What you are asked to do
Repeat everything from the line holding "floor_face = [[for" to the line holding "if empty is", inclusive, exactly. Leave out the rest.

### Recorded data

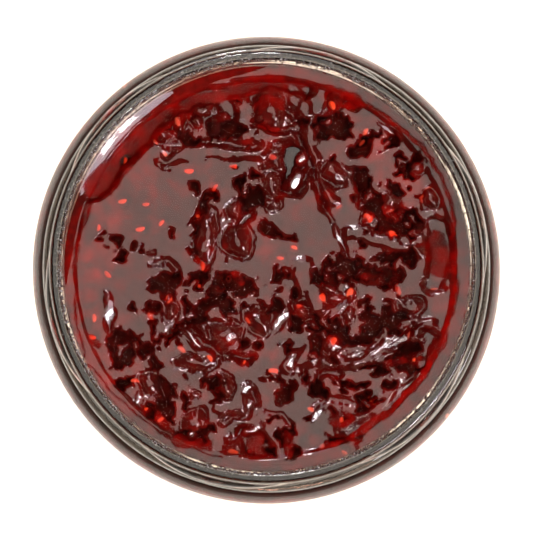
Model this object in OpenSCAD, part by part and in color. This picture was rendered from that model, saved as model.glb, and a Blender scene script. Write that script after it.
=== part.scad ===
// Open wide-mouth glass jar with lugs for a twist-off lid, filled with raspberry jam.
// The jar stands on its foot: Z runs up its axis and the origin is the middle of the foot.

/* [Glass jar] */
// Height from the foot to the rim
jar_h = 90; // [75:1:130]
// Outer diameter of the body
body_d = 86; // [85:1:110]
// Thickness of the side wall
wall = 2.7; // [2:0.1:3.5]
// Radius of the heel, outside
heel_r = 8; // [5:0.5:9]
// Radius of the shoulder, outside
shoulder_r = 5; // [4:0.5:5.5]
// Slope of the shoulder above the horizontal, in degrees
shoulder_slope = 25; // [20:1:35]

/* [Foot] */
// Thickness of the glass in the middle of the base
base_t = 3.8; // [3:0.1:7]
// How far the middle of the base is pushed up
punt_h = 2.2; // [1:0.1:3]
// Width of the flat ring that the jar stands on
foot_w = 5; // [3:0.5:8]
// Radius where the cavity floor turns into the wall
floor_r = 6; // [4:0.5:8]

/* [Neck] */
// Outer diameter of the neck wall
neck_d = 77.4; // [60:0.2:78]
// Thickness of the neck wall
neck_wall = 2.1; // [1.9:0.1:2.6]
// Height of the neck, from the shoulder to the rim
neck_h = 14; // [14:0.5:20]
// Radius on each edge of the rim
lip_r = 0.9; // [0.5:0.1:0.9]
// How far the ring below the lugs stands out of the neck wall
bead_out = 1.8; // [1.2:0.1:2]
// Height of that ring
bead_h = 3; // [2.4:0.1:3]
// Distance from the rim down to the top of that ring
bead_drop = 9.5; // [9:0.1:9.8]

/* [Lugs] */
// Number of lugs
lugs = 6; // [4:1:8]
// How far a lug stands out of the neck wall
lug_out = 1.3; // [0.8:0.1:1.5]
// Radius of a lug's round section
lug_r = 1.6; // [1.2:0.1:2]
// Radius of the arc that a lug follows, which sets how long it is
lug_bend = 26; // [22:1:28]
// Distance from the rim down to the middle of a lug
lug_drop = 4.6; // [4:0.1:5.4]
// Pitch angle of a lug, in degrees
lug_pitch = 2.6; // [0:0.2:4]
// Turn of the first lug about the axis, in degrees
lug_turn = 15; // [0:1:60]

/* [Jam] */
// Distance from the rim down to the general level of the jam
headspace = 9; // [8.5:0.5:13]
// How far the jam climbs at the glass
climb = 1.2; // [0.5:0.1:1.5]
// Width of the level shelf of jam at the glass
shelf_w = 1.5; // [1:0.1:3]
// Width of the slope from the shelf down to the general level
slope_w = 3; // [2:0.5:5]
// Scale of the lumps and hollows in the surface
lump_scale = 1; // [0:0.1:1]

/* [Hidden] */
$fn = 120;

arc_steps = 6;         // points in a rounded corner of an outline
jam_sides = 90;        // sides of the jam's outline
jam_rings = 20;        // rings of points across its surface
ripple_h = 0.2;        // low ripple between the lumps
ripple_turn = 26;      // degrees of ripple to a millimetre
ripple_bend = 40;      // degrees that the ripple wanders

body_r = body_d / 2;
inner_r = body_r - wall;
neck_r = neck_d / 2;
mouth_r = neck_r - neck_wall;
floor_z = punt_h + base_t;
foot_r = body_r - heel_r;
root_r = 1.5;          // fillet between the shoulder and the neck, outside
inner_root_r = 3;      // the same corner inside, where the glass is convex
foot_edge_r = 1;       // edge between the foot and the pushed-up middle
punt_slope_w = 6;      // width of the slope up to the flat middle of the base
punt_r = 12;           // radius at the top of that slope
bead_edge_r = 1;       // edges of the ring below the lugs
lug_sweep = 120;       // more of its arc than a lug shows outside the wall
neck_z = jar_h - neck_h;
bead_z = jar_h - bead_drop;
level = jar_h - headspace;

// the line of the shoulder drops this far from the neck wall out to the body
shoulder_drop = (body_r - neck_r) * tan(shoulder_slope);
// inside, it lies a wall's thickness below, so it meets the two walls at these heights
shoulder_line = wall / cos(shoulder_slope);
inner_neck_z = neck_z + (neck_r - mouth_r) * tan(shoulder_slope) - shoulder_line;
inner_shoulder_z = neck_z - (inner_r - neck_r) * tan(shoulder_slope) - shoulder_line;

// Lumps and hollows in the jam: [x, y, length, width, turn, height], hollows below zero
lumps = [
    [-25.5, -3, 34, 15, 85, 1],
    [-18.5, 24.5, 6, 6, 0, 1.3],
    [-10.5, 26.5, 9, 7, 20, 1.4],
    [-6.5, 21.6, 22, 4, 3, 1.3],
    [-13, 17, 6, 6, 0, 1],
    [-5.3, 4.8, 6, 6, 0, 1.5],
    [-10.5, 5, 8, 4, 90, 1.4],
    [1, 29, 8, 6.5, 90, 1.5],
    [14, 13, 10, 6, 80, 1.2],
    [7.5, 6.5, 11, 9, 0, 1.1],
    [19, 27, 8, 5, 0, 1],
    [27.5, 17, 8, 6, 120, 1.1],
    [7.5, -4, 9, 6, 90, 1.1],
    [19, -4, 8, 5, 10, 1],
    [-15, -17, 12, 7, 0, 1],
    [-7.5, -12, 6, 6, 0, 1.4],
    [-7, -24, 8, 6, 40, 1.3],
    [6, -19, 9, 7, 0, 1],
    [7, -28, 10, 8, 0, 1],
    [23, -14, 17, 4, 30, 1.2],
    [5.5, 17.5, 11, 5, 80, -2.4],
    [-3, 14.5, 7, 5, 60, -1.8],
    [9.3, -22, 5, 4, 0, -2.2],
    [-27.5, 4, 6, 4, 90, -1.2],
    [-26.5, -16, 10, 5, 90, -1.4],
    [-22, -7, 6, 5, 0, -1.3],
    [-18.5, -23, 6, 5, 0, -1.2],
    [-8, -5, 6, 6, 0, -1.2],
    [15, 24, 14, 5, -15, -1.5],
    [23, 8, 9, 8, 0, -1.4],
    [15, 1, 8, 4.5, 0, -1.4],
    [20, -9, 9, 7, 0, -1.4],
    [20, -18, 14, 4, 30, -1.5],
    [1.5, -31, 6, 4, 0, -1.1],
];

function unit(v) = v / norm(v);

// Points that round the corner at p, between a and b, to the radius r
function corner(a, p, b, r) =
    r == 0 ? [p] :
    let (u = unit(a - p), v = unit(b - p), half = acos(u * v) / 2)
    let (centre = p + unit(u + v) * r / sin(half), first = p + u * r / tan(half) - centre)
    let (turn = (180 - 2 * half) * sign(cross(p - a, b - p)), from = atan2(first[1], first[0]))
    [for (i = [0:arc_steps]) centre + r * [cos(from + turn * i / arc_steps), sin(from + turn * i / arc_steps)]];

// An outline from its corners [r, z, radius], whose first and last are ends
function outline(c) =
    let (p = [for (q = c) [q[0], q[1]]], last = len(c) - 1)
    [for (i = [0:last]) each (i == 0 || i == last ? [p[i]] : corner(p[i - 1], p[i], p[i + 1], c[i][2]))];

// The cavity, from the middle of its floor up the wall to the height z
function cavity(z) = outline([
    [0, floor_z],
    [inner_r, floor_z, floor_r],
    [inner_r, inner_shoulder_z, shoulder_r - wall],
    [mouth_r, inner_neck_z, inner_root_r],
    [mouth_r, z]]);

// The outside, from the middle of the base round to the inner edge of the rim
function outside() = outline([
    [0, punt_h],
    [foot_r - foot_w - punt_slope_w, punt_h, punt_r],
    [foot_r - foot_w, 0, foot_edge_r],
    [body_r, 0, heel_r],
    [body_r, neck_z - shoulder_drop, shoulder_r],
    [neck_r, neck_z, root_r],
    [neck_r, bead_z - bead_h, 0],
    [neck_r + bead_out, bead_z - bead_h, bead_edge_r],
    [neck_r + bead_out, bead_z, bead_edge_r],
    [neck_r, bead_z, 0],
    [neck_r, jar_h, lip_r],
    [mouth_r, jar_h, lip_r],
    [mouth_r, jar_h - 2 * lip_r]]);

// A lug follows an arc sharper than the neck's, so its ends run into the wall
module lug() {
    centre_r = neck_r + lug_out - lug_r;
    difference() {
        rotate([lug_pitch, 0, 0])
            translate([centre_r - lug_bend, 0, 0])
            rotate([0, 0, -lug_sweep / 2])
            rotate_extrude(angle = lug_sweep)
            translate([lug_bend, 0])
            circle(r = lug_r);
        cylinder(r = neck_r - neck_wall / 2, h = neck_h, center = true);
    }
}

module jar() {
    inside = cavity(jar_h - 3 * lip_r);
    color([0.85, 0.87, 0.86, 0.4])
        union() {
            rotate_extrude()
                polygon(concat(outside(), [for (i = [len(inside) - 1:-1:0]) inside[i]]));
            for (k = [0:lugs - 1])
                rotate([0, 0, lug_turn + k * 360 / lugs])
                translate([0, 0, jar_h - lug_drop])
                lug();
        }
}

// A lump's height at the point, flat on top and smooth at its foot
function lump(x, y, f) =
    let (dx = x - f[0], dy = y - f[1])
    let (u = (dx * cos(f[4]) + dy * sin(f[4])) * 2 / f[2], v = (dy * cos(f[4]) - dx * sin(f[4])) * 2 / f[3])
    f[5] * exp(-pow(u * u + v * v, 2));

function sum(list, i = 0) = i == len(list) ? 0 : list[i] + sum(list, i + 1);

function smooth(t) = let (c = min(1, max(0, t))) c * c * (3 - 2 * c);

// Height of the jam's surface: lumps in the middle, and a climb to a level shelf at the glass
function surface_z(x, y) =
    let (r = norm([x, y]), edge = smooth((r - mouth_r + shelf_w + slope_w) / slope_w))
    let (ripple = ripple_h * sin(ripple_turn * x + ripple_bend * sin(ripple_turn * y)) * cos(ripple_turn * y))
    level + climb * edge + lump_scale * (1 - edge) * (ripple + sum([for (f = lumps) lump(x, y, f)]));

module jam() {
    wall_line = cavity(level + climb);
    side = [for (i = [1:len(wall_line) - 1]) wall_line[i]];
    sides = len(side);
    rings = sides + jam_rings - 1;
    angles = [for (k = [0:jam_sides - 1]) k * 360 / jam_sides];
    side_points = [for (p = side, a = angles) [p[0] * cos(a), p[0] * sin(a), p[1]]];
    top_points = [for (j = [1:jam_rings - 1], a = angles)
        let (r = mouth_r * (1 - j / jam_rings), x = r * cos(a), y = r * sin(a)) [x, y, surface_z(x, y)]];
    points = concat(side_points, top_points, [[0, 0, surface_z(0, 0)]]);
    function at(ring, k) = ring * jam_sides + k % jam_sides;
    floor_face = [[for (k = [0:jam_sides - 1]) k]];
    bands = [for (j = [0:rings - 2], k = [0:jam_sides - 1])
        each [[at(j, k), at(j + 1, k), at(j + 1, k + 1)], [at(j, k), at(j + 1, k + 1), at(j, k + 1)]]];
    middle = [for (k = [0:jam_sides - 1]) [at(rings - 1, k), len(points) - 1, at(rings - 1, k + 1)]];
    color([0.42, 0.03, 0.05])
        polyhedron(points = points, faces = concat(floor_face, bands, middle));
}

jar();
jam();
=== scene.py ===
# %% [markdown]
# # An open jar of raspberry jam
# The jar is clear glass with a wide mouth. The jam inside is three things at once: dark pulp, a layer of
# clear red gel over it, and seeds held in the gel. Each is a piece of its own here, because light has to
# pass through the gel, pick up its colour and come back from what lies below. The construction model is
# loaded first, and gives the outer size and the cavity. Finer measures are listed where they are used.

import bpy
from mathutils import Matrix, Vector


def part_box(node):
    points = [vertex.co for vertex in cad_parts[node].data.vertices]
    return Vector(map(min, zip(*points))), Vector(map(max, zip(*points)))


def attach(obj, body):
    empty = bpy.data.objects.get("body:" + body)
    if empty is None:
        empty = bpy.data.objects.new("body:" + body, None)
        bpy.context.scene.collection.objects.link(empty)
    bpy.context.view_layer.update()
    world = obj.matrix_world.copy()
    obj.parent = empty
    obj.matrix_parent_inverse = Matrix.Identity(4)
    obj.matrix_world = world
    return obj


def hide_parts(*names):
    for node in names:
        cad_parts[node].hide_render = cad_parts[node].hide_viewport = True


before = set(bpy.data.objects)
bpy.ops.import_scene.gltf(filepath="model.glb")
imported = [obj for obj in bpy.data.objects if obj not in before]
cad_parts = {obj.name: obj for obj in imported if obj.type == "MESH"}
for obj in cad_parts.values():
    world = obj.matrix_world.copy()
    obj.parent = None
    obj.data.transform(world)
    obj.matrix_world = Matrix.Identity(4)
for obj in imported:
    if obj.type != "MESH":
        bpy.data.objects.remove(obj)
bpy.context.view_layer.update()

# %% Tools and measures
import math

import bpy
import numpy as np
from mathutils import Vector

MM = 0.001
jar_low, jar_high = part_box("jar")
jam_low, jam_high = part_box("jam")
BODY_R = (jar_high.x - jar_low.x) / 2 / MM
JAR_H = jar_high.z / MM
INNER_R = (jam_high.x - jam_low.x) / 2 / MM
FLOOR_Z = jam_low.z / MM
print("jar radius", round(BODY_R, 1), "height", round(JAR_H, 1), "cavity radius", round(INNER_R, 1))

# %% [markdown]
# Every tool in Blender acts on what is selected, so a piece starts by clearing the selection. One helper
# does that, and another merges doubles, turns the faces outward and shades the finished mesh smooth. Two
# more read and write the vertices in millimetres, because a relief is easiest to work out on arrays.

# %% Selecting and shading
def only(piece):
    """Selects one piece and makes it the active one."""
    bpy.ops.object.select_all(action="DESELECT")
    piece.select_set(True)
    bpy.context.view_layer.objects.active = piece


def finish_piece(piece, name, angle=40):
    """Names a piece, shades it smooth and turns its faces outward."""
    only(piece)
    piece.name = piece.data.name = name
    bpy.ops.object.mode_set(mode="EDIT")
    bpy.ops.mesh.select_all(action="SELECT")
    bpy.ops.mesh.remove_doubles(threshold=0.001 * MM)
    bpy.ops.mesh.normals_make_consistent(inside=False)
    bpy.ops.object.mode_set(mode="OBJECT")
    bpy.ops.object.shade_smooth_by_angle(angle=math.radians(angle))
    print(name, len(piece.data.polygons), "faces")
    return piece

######

Response to this exercise
    floor_face = [[for (k = [0:jam_sides - 1]) k]];
    bands = [for (j = [0:rings - 2], k = [0:jam_sides - 1])
        each [[at(j, k), at(j + 1, k), at(j + 1, k + 1)], [at(j, k), at(j + 1, k + 1), at(j, k + 1)]]];
    middle = [for (k = [0:jam_sides - 1]) [at(rings - 1, k), len(points) - 1, at(rings - 1, k + 1)]];
    color([0.42, 0.03, 0.05])
        polyhedron(points = points, faces = concat(floor_face, bands, middle));
}

jar();
jam();
=== scene.py ===
# %% [markdown]
# # An open jar of raspberry jam
# The jar is clear glass with a wide mouth. The jam inside is three things at once: dark pulp, a layer of
# clear red gel over it, and seeds held in the gel. Each is a piece of its own here, because light has to
# pass through the gel, pick up its colour and come back from what lies below. The construction model is
# loaded first, and gives the outer size and the cavity. Finer measures are listed where they are used.

import bpy
from mathutils import Matrix, Vector


def part_box(node):
    points = [vertex.co for vertex in cad_parts[node].data.vertices]
    return Vector(map(min, zip(*points))), Vector(map(max, zip(*points)))


def attach(obj, body):
    empty = bpy.data.objects.get("body:" + body)
    if empty is None:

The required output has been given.